+++ COLLECTED MATERIAL

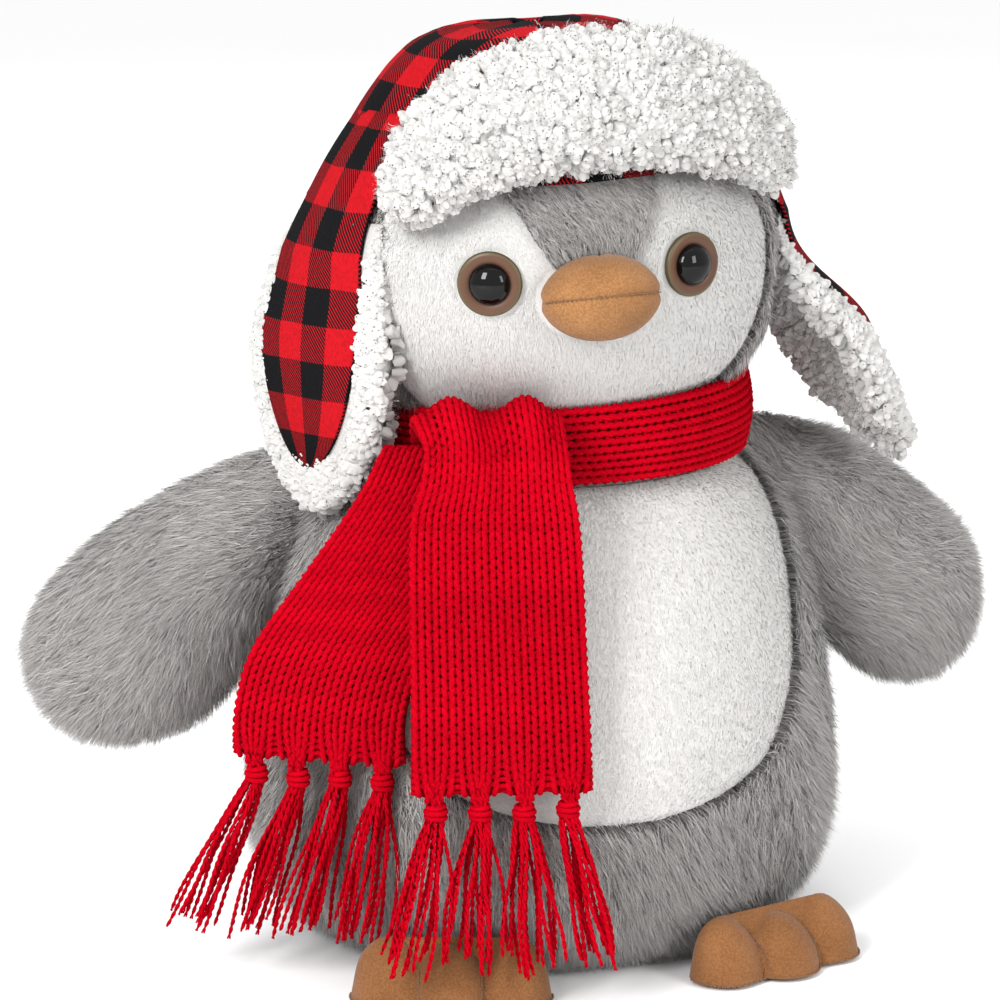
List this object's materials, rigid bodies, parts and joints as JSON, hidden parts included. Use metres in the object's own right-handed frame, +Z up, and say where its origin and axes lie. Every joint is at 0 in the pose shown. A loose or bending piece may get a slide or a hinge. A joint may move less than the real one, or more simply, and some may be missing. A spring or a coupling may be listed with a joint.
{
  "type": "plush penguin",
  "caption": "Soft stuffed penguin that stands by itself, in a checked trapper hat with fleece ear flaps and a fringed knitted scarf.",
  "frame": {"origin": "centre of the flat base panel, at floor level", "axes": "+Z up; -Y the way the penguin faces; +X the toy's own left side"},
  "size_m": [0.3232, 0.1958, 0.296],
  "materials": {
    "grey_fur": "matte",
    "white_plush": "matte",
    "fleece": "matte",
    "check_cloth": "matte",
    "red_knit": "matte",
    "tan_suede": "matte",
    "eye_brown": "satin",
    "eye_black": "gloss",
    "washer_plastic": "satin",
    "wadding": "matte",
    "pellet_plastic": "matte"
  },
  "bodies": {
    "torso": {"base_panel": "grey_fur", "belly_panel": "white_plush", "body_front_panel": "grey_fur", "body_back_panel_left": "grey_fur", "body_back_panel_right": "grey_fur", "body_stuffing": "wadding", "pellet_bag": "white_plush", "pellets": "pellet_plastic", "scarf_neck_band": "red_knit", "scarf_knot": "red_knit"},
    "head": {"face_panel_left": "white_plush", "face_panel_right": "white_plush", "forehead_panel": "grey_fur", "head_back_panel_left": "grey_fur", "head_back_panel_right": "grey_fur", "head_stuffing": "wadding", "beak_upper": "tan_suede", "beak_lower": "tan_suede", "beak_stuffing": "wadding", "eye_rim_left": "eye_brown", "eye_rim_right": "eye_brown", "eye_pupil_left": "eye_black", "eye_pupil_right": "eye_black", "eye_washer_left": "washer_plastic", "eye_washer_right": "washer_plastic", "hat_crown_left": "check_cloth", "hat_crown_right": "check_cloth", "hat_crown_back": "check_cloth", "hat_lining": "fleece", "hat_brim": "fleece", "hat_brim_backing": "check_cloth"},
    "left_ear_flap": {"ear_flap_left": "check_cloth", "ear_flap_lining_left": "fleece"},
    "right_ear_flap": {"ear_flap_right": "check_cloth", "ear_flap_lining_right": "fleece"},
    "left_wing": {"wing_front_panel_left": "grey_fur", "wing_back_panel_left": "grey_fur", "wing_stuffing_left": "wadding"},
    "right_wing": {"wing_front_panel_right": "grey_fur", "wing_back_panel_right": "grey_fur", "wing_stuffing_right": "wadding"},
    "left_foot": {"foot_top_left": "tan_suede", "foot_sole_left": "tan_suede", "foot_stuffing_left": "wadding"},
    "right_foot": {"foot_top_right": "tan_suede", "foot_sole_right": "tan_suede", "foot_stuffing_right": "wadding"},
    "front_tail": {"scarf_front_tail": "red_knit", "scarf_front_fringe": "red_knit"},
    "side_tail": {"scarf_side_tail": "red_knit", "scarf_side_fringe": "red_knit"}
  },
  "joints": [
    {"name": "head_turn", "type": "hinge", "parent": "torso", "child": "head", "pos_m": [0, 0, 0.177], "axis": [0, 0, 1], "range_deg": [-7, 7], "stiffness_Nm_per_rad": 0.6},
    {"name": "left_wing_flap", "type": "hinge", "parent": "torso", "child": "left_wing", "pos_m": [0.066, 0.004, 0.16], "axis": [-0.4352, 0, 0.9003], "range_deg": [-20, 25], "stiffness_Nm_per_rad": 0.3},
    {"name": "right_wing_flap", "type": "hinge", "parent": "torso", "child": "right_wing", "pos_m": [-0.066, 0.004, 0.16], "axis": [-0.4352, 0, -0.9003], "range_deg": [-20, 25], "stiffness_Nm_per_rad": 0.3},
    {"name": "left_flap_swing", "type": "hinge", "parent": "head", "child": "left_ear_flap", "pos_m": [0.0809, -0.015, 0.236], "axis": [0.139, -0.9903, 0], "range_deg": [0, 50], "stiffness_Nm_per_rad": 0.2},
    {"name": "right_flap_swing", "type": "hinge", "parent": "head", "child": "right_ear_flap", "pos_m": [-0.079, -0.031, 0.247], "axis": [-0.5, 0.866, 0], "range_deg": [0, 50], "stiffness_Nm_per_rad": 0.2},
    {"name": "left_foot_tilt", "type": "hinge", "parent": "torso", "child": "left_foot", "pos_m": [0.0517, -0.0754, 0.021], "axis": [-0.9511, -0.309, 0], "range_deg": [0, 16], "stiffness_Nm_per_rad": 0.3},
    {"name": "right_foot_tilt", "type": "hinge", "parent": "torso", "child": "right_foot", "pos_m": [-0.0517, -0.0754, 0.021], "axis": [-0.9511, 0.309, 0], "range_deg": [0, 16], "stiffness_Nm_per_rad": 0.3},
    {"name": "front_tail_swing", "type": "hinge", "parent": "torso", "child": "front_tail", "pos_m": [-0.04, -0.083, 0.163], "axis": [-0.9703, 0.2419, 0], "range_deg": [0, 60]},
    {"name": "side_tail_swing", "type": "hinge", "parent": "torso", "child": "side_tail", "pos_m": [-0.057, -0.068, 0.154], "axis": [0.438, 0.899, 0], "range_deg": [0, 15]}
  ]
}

++++++

EXERCISE
Each line of the material must be restated exactly.

COMPLETE RESPONSE
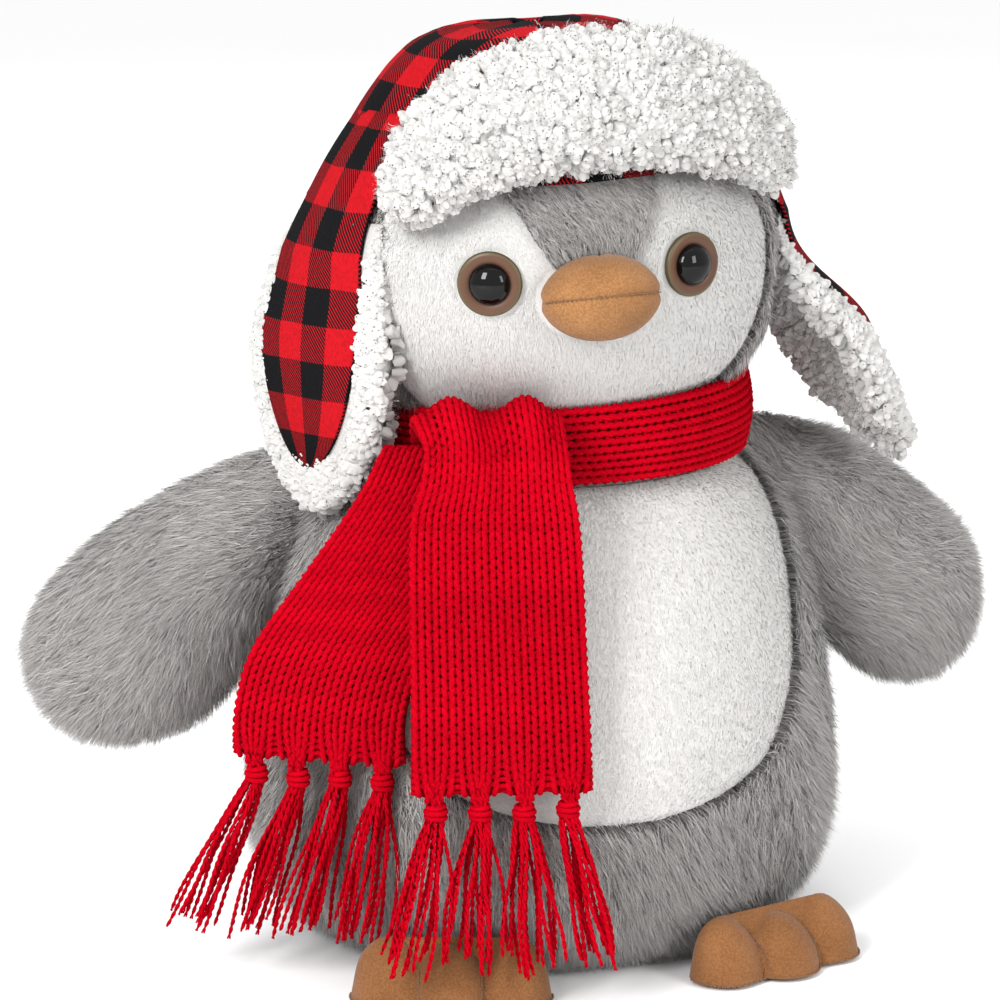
List this object's materials, rigid bodies, parts and joints as JSON, hidden parts included. Use metres in the object's own right-handed frame, +Z up, and say where its origin and axes lie. Every joint is at 0 in the pose shown. A loose or bending piece may get a slide or a hinge. A joint may move less than the real one, or more simply, and some may be missing. A spring or a coupling may be listed with a joint.
{
  "type": "plush penguin",
  "caption": "Soft stuffed penguin that stands by itself, in a checked trapper hat with fleece ear flaps and a fringed knitted scarf.",
  "frame": {"origin": "centre of the flat base panel, at floor level", "axes": "+Z up; -Y the way the penguin faces; +X the toy's own left side"},
  "size_m": [0.3232, 0.1958, 0.296],
  "materials": {
    "grey_fur": "matte",
    "white_plush": "matte",
    "fleece": "matte",
    "check_cloth": "matte",
    "red_knit": "matte",
    "tan_suede": "matte",
    "eye_brown": "satin",
    "eye_black": "gloss",
    "washer_plastic": "satin",
    "wadding": "matte",
    "pellet_plastic": "matte"
  },
  "bodies": {
    "torso": {"base_panel": "grey_fur", "belly_panel": "white_plush", "body_front_panel": "grey_fur", "body_back_panel_left": "grey_fur", "body_back_panel_right": "grey_fur", "body_stuffing": "wadding", "pellet_bag": "white_plush", "pellets": "pellet_plastic", "scarf_neck_band": "red_knit", "scarf_knot": "red_knit"},
    "head": {"face_panel_left": "white_plush", "face_panel_right": "white_plush", "forehead_panel": "grey_fur", "head_back_panel_left": "grey_fur", "head_back_panel_right": "grey_fur", "head_stuffing": "wadding", "beak_upper": "tan_suede", "beak_lower": "tan_suede", "beak_stuffing": "wadding", "eye_rim_left": "eye_brown", "eye_rim_right": "eye_brown", "eye_pupil_left": "eye_black", "eye_pupil_right": "eye_black", "eye_washer_left": "washer_plastic", "eye_washer_right": "washer_plastic", "hat_crown_left": "check_cloth", "hat_crown_right": "check_cloth", "hat_crown_back": "check_cloth", "hat_lining": "fleece", "hat_brim": "fleece", "hat_brim_backing": "check_cloth"},
    "left_ear_flap": {"ear_flap_left": "check_cloth", "ear_flap_lining_left": "fleece"},
    "right_ear_flap": {"ear_flap_right": "check_cloth", "ear_flap_lining_right": "fleece"},
    "left_wing": {"wing_front_panel_left": "grey_fur", "wing_back_panel_left": "grey_fur", "wing_stuffing_left": "wadding"},
    "right_wing": {"wing_front_panel_right": "grey_fur", "wing_back_panel_right": "grey_fur", "wing_stuffing_right": "wadding"},
    "left_foot": {"foot_top_left": "tan_suede", "foot_sole_left": "tan_suede", "foot_stuffing_left": "wadding"},
    "right_foot": {"foot_top_right": "tan_suede", "foot_sole_right": "tan_suede", "foot_stuffing_right": "wadding"},
    "front_tail": {"scarf_front_tail": "red_knit", "scarf_front_fringe": "red_knit"},
    "side_tail": {"scarf_side_tail": "red_knit", "scarf_side_fringe": "red_knit"}
  },
  "joints": [
    {"name": "head_turn", "type": "hinge", "parent": "torso", "child": "head", "pos_m": [0, 0, 0.177], "axis": [0, 0, 1], "range_deg": [-7, 7], "stiffness_Nm_per_rad": 0.6},
    {"name": "left_wing_flap", "type": "hinge", "parent": "torso", "child": "left_wing", "pos_m": [0.066, 0.004, 0.16], "axis": [-0.4352, 0, 0.9003], "range_deg": [-20, 25], "stiffness_Nm_per_rad": 0.3},
    {"name": "right_wing_flap", "type": "hinge", "parent": "torso", "child": "right_wing", "pos_m": [-0.066, 0.004, 0.16], "axis": [-0.4352, 0, -0.9003], "range_deg": [-20, 25], "stiffness_Nm_per_rad": 0.3},
    {"name": "left_flap_swing", "type": "hinge", "parent": "head", "child": "left_ear_flap", "pos_m": [0.0809, -0.015, 0.236], "axis": [0.139, -0.9903, 0], "range_deg": [0, 50], "stiffness_Nm_per_rad": 0.2},
    {"name": "right_flap_swing", "type": "hinge", "parent": "head", "child": "right_ear_flap", "pos_m": [-0.079, -0.031, 0.247], "axis": [-0.5, 0.866, 0], "range_deg": [0, 50], "stiffness_Nm_per_rad": 0.2},
    {"name": "left_foot_tilt", "type": "hinge", "parent": "torso", "child": "left_foot", "pos_m": [0.0517, -0.0754, 0.021], "axis": [-0.9511, -0.309, 0], "range_deg": [0, 16], "stiffness_Nm_per_rad": 0.3},
    {"name": "right_foot_tilt", "type": "hinge", "parent": "torso", "child": "right_foot", "pos_m": [-0.0517, -0.0754, 0.021], "axis": [-0.9511, 0.309, 0], "range_deg": [0, 16], "stiffness_Nm_per_rad": 0.3},
    {"name": "front_tail_swing", "type": "hinge", "parent": "torso", "child": "front_tail", "pos_m": [-0.04, -0.083, 0.163], "axis": [-0.9703, 0.2419, 0], "range_deg": [0, 60]},
    {"name": "side_tail_swing", "type": "hinge", "parent": "torso", "child": "side_tail", "pos_m": [-0.057, -0.068, 0.154], "axis": [0.438, 0.899, 0], "range_deg": [0, 15]}
  ]
}